アンケート
Confidentanketo
survey; questionnaire
katakana
Origin
- Source language
- French (fr)
- Source form
- enquête
- Borrowing route
- フランス語 → 近代日本語
- Semantic shift
- 調査・捜査 → 質問紙調査
- First attested
- 1900
Story
1951-52 is the first citation point in Seisenban Nihon Kokugo Daijiten for アンケート, from Ito Sei-shi no Seikatsu to Iken. The source form is French enquête, written with ê, and Larousse derives it from Late Latin *inquaesita, related to inquirere, 'to search into.' In French, enquête covers investigation, inquiry, public inquiry, journalistic report, and survey.
The borrowing belongs to modern Japanese public-opinion and research vocabulary, especially after 1945, when newspapers, publishers, universities, and companies used fixed questions to collect answers from many people.
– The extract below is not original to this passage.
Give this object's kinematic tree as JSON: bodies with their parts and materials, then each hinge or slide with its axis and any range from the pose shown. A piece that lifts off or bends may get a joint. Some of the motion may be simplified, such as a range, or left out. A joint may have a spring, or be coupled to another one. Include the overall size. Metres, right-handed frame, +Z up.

Nipponica explains that アンケート was originally an indirect survey by asking people who already had information, while ordinary statistical surveys could be direct observation. Related terms such as 世論調査, 調査票, 回答者, and 集計 placed it in bureaucratic and media prose.
Today アンケート can mean the survey act, the questionnaire sheet, or a web form in shops and apps. It is common on receipts, websites, and event pages. English questionnaire names the list of questions, while survey can mean the whole research process; French enquête is broader and can be a police or administrative investigation. Japanese narrows it toward consumer feedback and opinion polling. Example: アンケートに答える.